The data below is to be returned in full and exactly.

BEGIN

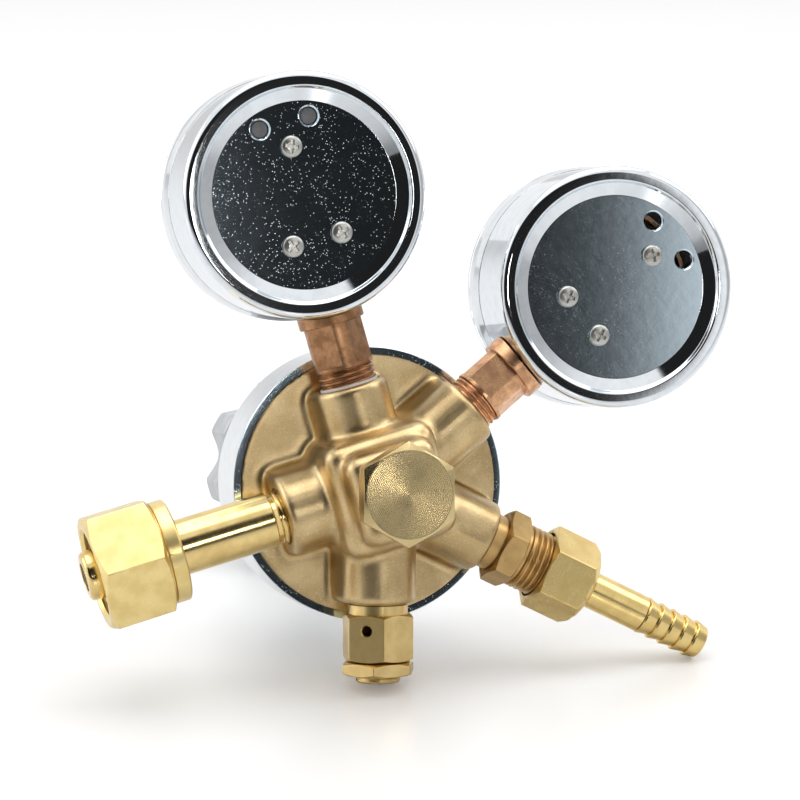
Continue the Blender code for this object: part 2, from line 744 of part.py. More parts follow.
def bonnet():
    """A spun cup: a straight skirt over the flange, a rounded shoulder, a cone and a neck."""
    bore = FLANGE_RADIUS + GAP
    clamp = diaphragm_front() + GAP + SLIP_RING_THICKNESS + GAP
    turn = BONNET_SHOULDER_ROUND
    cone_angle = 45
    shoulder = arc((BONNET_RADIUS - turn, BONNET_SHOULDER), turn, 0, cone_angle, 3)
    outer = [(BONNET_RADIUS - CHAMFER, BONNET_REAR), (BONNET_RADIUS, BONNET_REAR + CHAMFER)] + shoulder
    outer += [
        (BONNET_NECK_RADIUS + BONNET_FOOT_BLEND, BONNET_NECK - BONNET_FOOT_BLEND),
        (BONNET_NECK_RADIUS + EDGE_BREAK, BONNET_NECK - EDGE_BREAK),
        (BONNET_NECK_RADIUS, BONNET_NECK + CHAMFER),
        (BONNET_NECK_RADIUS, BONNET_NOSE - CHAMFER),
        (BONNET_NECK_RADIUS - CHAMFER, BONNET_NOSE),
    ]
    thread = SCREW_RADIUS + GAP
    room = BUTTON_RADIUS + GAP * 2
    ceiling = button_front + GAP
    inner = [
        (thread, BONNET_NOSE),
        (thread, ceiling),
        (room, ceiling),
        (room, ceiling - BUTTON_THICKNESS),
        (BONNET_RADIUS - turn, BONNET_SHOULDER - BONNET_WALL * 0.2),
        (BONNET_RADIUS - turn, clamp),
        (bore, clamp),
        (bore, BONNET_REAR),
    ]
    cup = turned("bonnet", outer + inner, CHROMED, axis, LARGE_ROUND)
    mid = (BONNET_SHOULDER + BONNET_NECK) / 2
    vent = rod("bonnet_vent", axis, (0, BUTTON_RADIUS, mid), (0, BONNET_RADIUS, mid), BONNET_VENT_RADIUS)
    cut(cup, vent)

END

## Result of the task
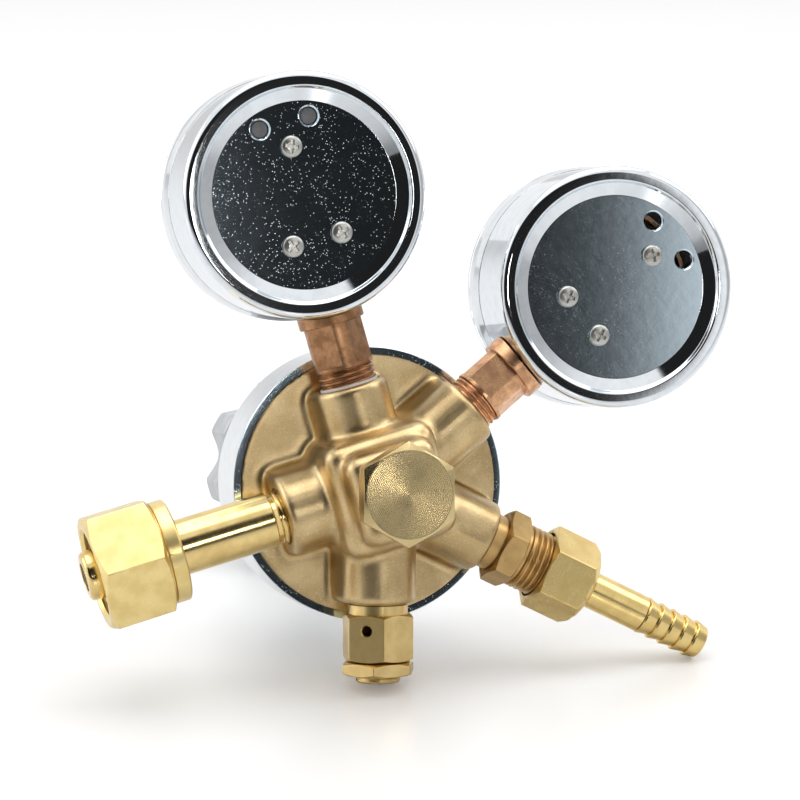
Continue the Blender code for this object: part 2, from line 744 of part.py. More parts follow.
def bonnet():
    """A spun cup: a straight skirt over the flange, a rounded shoulder, a cone and a neck."""
    bore = FLANGE_RADIUS + GAP
    clamp = diaphragm_front() + GAP + SLIP_RING_THICKNESS + GAP
    turn = BONNET_SHOULDER_ROUND
    cone_angle = 45
    shoulder = arc((BONNET_RADIUS - turn, BONNET_SHOULDER), turn, 0, cone_angle, 3)
    outer = [(BONNET_RADIUS - CHAMFER, BONNET_REAR), (BONNET_RADIUS, BONNET_REAR + CHAMFER)] + shoulder
    outer += [
        (BONNET_NECK_RADIUS + BONNET_FOOT_BLEND, BONNET_NECK - BONNET_FOOT_BLEND),
        (BONNET_NECK_RADIUS + EDGE_BREAK, BONNET_NECK - EDGE_BREAK),
        (BONNET_NECK_RADIUS, BONNET_NECK + CHAMFER),
        (BONNET_NECK_RADIUS, BONNET_NOSE - CHAMFER),
        (BONNET_NECK_RADIUS - CHAMFER, BONNET_NOSE),
    ]
    thread = SCREW_RADIUS + GAP
    room = BUTTON_RADIUS + GAP * 2
    ceiling = button_front + GAP
    inner = [
        (thread, BONNET_NOSE),
        (thread, ceiling),
        (room, ceiling),
        (room, ceiling - BUTTON_THICKNESS),
        (BONNET_RADIUS - turn, BONNET_SHOULDER - BONNET_WALL * 0.2),
        (BONNET_RADIUS - turn, clamp),
        (bore, clamp),
        (bore, BONNET_REAR),
    ]
    cup = turned("bonnet", outer + inner, CHROMED, axis, LARGE_ROUND)
    mid = (BONNET_SHOULDER + BONNET_NECK) / 2
    vent = rod("bonnet_vent", axis, (0, BUTTON_RADIUS, mid), (0, BONNET_RADIUS, mid), BONNET_VENT_RADIUS)
    cut(cup, vent)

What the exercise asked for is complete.